___ TASK DATA ___

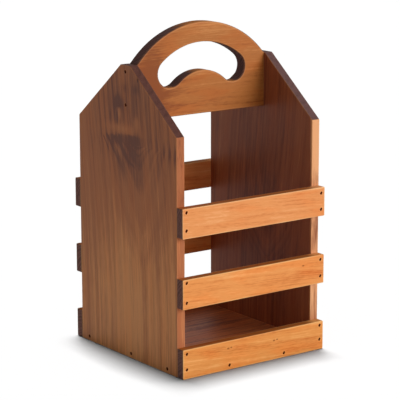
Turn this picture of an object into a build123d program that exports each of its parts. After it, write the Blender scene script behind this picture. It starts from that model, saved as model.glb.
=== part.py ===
from build123d import *
import os
from math import cos, hypot, radians, sin, sqrt

# A slatted wooden carrier with a handle board.
#
# Two gabled end panels stand at the left and right. Three slats run across the front and three across
# the rear, nailed to the edges of the panels. A floor board lies between the panels, and a handle board
# with an arched top and a hand hole spans them at the middle. Every joint is a plain butt joint, held by
# brads whose heads are set a little below the surface.
#
# Millimetres. X runs along the slats, Y from the front to the rear, Z up. The origin is at the middle of
# the base, on the surface that the carrier stands on.

# End panels
outer_width = 178.0
panel_depth = 172.0
panel_thickness = 9.5
shoulder_height = 239.0
gable_rise = 60.5
peak_flat = 16.5
panel_ease = 0.5

# Slats
slat_thickness = 9.7
slat_width = 30.0
slat_pitch = 70.5
slat_ease = 0.5
slat_rows = ("lower", "middle", "upper")

# Floor
floor_thickness = 9.5

# Handle board
handle_thickness = 13.5
handle_skirt = 56.0
arch_rise = 37.4
handle_ease = 1.2

# Hand hole: a crown arc, two round lobes and a low hump between them
grip_height = 20.3
lobe_spacing = 78.5
lobe_radius = 14.8
lobe_drop = 11.7
hump_rise = 14.8

# Brads, cut from flat wire. The long side of each head leans from the upright, as a nail gun was held: the
# leans are in degrees, clockwise as seen from outside.
nail_length = 25.0
nail_point = 3.0
wire_width = 1.2
wire_height = 1.5
head_width = 1.6
head_height = 2.3
head_thickness = 1.0
set_depth = 0.9
slat_nail_lean = 32.0
panel_nail_lean = -35.0

# Where the brads sit, as shares of what they pass through. They were driven by hand and wander a little.
slat_nail_shares = {
    "lower": ((0.32, 0.85), (0.36, 0.86)),
    "middle": ((0.22, 0.89), (0.26, 0.84)),
    "upper": ((0.27, 0.87), (0.24, 0.80)),
}
handle_nail_shares = (0.29, 0.88)
panel_floor_nail_shares = (-0.80, -0.06, 0.84)
slat_floor_nail_shares = (-0.36, 0.42)

# Overrun of every cutting tool past the face that it opens
overrun = 1.0

# Places that follow from the sizes above
panel_outer = outer_width / 2
panel_inner = panel_outer - panel_thickness
panel_front = panel_depth / 2
slat_front = panel_front + slat_thickness
peak_height = shoulder_height + gable_rise
handle_top = peak_height + arch_rise
handle_bottom = peak_height - handle_skirt


def seated(origin, out, lean):
    """The plane of a brad: its origin is on the board's face, and its normal points out of the wood."""
    level, drop = cos(radians(lean)), -sin(radians(lean))
    return Plane(origin=origin, x_dir=(-out[1] * level, out[0] * level, drop), z_dir=out)


def brad():
    """One brad pointing down from the board's face, with a chisel point and its head set below the face."""
    half = wire_width / 2
    outline = Polyline(
        (-half, -set_depth),
        (half, -set_depth),
        (half, nail_point - nail_length),
        (0, -nail_length),
        (-half, nail_point - nail_length),
        close=True,
    )
    shank = extrude(Plane.XZ * make_face(outline), wire_height / 2, both=True)
    head = Box(head_width, head_height, head_thickness, align=(Align.CENTER, Align.CENTER, Align.MAX))
    return shank + Pos(0, 0, -set_depth) * head


def brad_hole():
    """What one brad takes out of the wood: its own shape, and the open recess above its head."""
    size = (head_width, head_height, set_depth + overrun)
    recess = Box(*size, align=(Align.CENTER, Align.CENTER, Align.MAX))
    return brad() + Pos(0, 0, overrun) * recess


def placed(shape, planes):
    """Copies of one shape, one on each plane."""
    return [plane * shape for plane in planes]


def slat_bottom(row):
    """Height of the lower edge of a row of slats."""
    return slat_rows.index(row) * slat_pitch


def slat_nail_planes(row, side):
    """Four brads per slat, two into the edge of each end panel. Side is -1 at the front, 1 at the rear."""
    left, right = slat_nail_shares[row]
    middle_of_edge = panel_outer - panel_thickness / 2
    planes = []
    for x, shares in ((side * middle_of_edge, left), (-side * middle_of_edge, right)):
        for share in shares:
            z = slat_bottom(row) + share * slat_width
            planes.append(seated((x, side * slat_front, z), (0, side, 0), slat_nail_lean))
    return planes


def handle_nail_planes(side):
    """Two brads through an end panel into the end of the handle board. Side is -1 at the left."""
    heights = [handle_bottom + share * handle_skirt for share in handle_nail_shares]
    return [seated((side * panel_outer, 0, z), (side, 0, 0), panel_nail_lean) for z in heights]


def panel_floor_nail_planes(side):
    """Three brads through the foot of an end panel into the floor board. Side is -1 at the left."""
    depths = [-side * share * panel_front for share in panel_floor_nail_shares]
    height = floor_thickness / 2
    return [seated((side * panel_outer, y, height), (side, 0, 0), panel_nail_lean) for y in depths]


def slat_floor_nail_planes(side):
    """Two brads through a lower slat into the edge of the floor board. Side is -1 at the front."""
    places = [-side * share * panel_outer for share in slat_floor_nail_shares]
    height = floor_thickness / 2
    return [seated((x, side * slat_front, height), (0, side, 0), slat_nail_lean) for x in places]


def end_panel(side):
    """A gabled board with its grain upright and all its edges eased. Side is -1 at the left."""
    outline = Polyline(
        (-panel_front, 0),
        (panel_front, 0),
        (panel_front, shoulder_height),
        (peak_flat / 2, peak_height),
        (-peak_flat / 2, peak_height),
        (-panel_front, shoulder_height),
        close=True,
    )
    board = extrude(Plane.YZ * make_face(outline), panel_thickness)
    board = chamfer(board.edges(), panel_ease)
    return Pos(min(side * panel_outer, side * panel_inner), 0, 0) * board


def slat(row, side):
    """A slat as long as the carrier is wide, flush with the outer faces of the end panels."""
    board = chamfer(Box(outer_width, slat_thickness, slat_width).edges(), slat_ease)
    middle = side * (panel_front + slat_thickness / 2)
    return Pos(0, middle, slat_bottom(row) + slat_width / 2) * board


def floor_board():
    """The board at the foot. It fills the space between the panels and the lower slats."""
    size = (2 * panel_inner, panel_depth, floor_thickness)
    return Box(*size, align=(Align.CENTER, Align.CENTER, Align.MIN))


def hand_hole():
    """The outline of the hand hole, all in tangent arcs: crown, right lobe, hump, left lobe."""
    crown_top = handle_top - grip_height
    lobe_x = lobe_spacing / 2
    lobe_z = peak_height - lobe_drop
    hump_top = lobe_z - lobe_radius + hump_rise

    # The crown passes through its top and holds both lobes, tangent inside it.
    reach = crown_top - lobe_radius
    crown_z = (reach**2 - lobe_x**2 - lobe_z**2) / (2 * (reach - lobe_z))
    crown_share = (crown_top - crown_z) / hypot(lobe_x, lobe_z - crown_z)
    crown_end = (lobe_x * crown_share, crown_z + (lobe_z - crown_z) * crown_share)

    # The hump passes through its top and touches both lobes from below.
    lift = lobe_z - hump_top
    hump_radius = (lobe_x**2 + lift**2 - lobe_radius**2) / (2 * (lobe_radius - lift))
    hump_share = hump_radius / (hump_radius + lobe_radius)
    hump_z = hump_top - hump_radius
    hump_end = (lobe_x * hump_share, hump_z + (lobe_z - hump_z) * hump_share)

    lobe_low = (lobe_x + lobe_radius / sqrt(2), lobe_z - lobe_radius / sqrt(2))

    def mirrored(point):
        return (-point[0], point[1])

    outline = [
        ThreePointArc(mirrored(crown_end), (0, crown_top), crown_end),
        ThreePointArc(crown_end, lobe_low, hump_end),
        ThreePointArc(hump_end, (0, hump_top), mirrored(hump_end)),
        ThreePointArc(mirrored(hump_end), mirrored(lobe_low), mirrored(crown_end)),
    ]
    return make_face(outline)


def handle_board():
    """The board that the carrier is lifted by: square at its foot, arched above, with the hand hole."""
    outline = [
        Polyline(
            (-panel_inner, peak_height),
            (-panel_inner, handle_bottom),
            (panel_inner, handle_bottom),
            (panel_inner, peak_height),
        ),
        ThreePointArc((panel_inner, peak_height), (0, handle_top), (-panel_inner, peak_height)),
    ]
    face = make_face(outline) - hand_hole()
    board = extrude(Plane.XZ * face, handle_thickness / 2, both=True)
    rims = board.faces().filter_by(Axis.Y).edges()
    eased = [edge for edge in rims if abs(edge.center().X) < panel_inner - handle_ease]
    return fillet(eased, handle_ease)


def write(name, shapes):
    """One file per named piece. Several loose solids, such as a group of brads, go in as one compound."""
    solids = [solid for shape in shapes for solid in shape.solids()]
    export_step(Compound(children=solids, label=name), f"parts/{name}.step")


def build():
    sides = {"left": -1, "right": 1}
    faces = {"front": -1, "rear": 1}
    boards = {"floor_board": floor_board(), "handle_board": handle_board()}
    nails = {}
    for name, side in sides.items():
        boards[f"end_panel_{name}"] = end_panel(side)
        nails[f"handle_nails_{name}"] = handle_nail_planes(side)
        nails[f"panel_floor_nails_{name}"] = panel_floor_nail_planes(side)
    for name, side in faces.items():
        nails[f"slat_floor_nails_{name}"] = slat_floor_nail_planes(side)
        for row in slat_rows:
            boards[f"{name}_slat_{row}"] = slat(row, side)
            nails[f"{name}_slat_{row}_nails"] = slat_nail_planes(row, side)

    holes = placed(brad_hole(), [plane for planes in nails.values() for plane in planes])
    for name, board in boards.items():
        box = board.bounding_box()
        near = [hole for hole in holes if box.overlaps(hole.bounding_box())]
        write(name, [board - near])
    for name, planes in nails.items():
        write(name, placed(brad(), planes))


os.makedirs("parts", exist_ok=True)
build()
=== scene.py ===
import math

import bmesh
import bpy
import numpy as np
from mathutils import Matrix, Vector, geometry, noise


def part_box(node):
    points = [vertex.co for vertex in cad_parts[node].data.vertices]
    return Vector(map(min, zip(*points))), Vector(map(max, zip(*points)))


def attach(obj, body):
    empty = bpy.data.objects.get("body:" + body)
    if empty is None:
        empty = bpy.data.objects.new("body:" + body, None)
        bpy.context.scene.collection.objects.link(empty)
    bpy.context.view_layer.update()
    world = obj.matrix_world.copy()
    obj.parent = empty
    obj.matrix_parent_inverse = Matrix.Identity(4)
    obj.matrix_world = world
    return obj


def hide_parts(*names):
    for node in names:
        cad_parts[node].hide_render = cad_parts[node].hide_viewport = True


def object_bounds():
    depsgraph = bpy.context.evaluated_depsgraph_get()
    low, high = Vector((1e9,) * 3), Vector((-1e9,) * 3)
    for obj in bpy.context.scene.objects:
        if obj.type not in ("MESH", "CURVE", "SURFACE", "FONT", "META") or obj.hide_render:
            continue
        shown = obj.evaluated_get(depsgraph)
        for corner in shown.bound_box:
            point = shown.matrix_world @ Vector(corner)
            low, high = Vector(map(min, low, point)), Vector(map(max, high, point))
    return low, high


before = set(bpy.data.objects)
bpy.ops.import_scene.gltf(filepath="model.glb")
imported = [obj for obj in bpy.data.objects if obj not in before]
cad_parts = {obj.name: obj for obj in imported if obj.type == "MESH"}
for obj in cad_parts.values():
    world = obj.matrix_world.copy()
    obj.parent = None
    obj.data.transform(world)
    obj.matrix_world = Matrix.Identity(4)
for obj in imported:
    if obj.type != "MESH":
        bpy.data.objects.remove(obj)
cad_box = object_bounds()

# Without a seed, noise_vector takes its offsets from the clock, and no two runs are the same
noise.seed_set(1)

mm = 0.001
FULL_TURN = 2 * math.pi

# Sizes that the frame gives
PANEL_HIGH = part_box("end_panel_left")[1]
HANDLE_LOW, HANDLE_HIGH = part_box("handle_board")
FLOOR_LOW, FLOOR_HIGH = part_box("floor_board")
PANEL_FRONT = PANEL_HIGH.y
PEAK = PANEL_HIGH.z

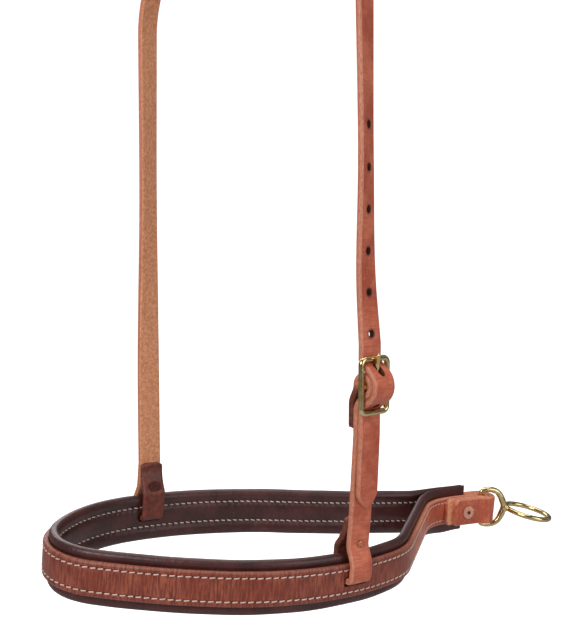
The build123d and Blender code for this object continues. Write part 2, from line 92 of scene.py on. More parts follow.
# ---- sizes of the visual model alone
STRAP_EDGE_R, CHEEK_EDGE_R, SLOT_CORNER_R = 1.55, 1.5, 1.6
CHEEK_CORNER_R, TAB_CORNER_R, TIP_HALF_W = 2.5, 3.0, 0.9
GROOVE_DEPTH, GROOVE_HALF_W, GROOVE_FADE = 0.35, 0.9, 6
SWELL = 0.14                # unevenness of the padded rolls
LOWER_ROLL_DROP = 1.4
TAB_FLARE, TAB_FLARE_RUN = 0.13, 55.0     # the lining spreads towards the tab
CLOSE_SIDES = 200.0         # only this far from the tab do the lining's two sides come near
SEAM_GAP, SIDE_GAP = 0.1, 0.05            # kept clear of the strap and of the other side
VALLEY_T = 4.05             # the lining's thickness under its seams
STITCH_R, STITCH_FILL, STITCH_SLANT, STITCH_DIP = 0.42, 0.84, 0.28, 0.9
STITCH_RINGS, STITCH_SIDES, END_RINGS = 9, 8, 4
CASTING_VOXEL, CASTING_SIDES = 0.42, 16
FLOOR_DROP, WALL_Y, FLOOR_BEND_R = 260.0, 2600.0, 900.0
LENS, SENSOR, CAMERA_AT, CAMERA_DOWN = 48.45, 36.0, (0.023, -0.554, -0.215), 5.73
ROOM_DARK, ROOM_LIGHT, ROOM_STRENGTH, BACKDROP = (0.30, 0.30, 0.31, 1), (1, 1, 1, 1), 0.42, 1.05


# ---- courses of tangent arcs
def ahead(heading):
    return np.array([cos(radians(heading)), sin(radians(heading))])


def left(heading):
    return np.array([-sin(radians(heading)), cos(radians(heading))])


def length_of(steps):
    return sum(size if turn == 0 else abs(radians(turn)) * size for turn, size in steps)


def advance(point, heading, steps):
    for turn, size in steps:
        if turn == 0:
            point = point + ahead(heading) * size
        else:
            side = size if turn > 0 else -size
            point = point + (left(heading) - left(heading + turn)) * side
        heading += turn
    return point, heading


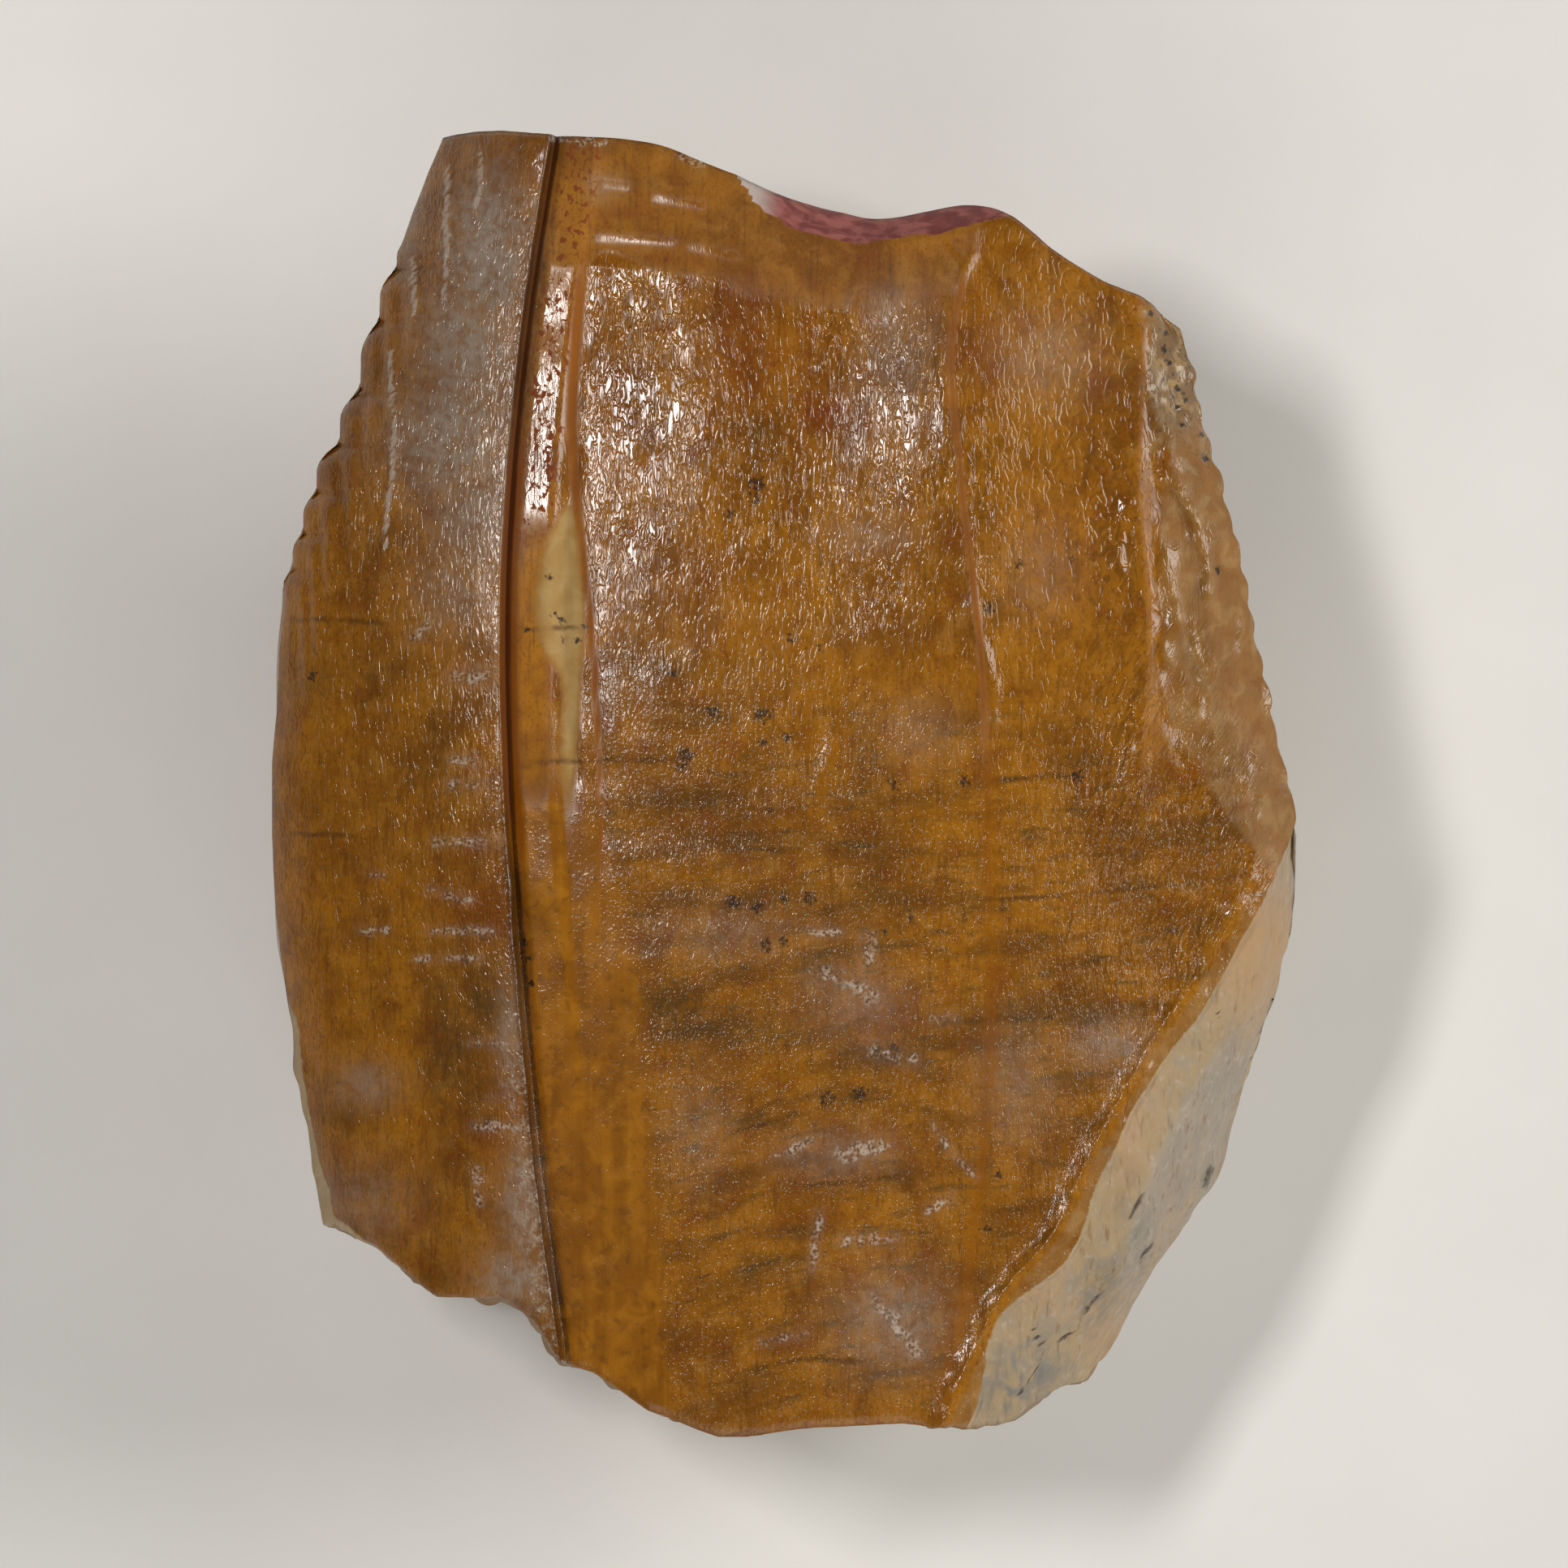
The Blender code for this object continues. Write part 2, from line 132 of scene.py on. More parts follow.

___

Quote exactly the opening line of the material above and every line after it, up to and including the line that contains "panel_nail_lean = -35.0".

SOLUTION FOR THIS PROBLEM:
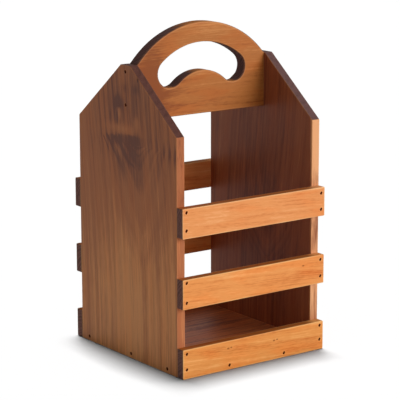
Turn this picture of an object into a build123d program that exports each of its parts. After it, write the Blender scene script behind this picture. It starts from that model, saved as model.glb.
=== part.py ===
from build123d import *
import os
from math import cos, hypot, radians, sin, sqrt

# A slatted wooden carrier with a handle board.
#
# Two gabled end panels stand at the left and right. Three slats run across the front and three across
# the rear, nailed to the edges of the panels. A floor board lies between the panels, and a handle board
# with an arched top and a hand hole spans them at the middle. Every joint is a plain butt joint, held by
# brads whose heads are set a little below the surface.
#
# Millimetres. X runs along the slats, Y from the front to the rear, Z up. The origin is at the middle of
# the base, on the surface that the carrier stands on.

# End panels
outer_width = 178.0
panel_depth = 172.0
panel_thickness = 9.5
shoulder_height = 239.0
gable_rise = 60.5
peak_flat = 16.5
panel_ease = 0.5

# Slats
slat_thickness = 9.7
slat_width = 30.0
slat_pitch = 70.5
slat_ease = 0.5
slat_rows = ("lower", "middle", "upper")

# Floor
floor_thickness = 9.5

# Handle board
handle_thickness = 13.5
handle_skirt = 56.0
arch_rise = 37.4
handle_ease = 1.2

# Hand hole: a crown arc, two round lobes and a low hump between them
grip_height = 20.3
lobe_spacing = 78.5
lobe_radius = 14.8
lobe_drop = 11.7
hump_rise = 14.8

# Brads, cut from flat wire. The long side of each head leans from the upright, as a nail gun was held: the
# leans are in degrees, clockwise as seen from outside.
nail_length = 25.0
nail_point = 3.0
wire_width = 1.2
wire_height = 1.5
head_width = 1.6
head_height = 2.3
head_thickness = 1.0
set_depth = 0.9
slat_nail_lean = 32.0
panel_nail_lean = -35.0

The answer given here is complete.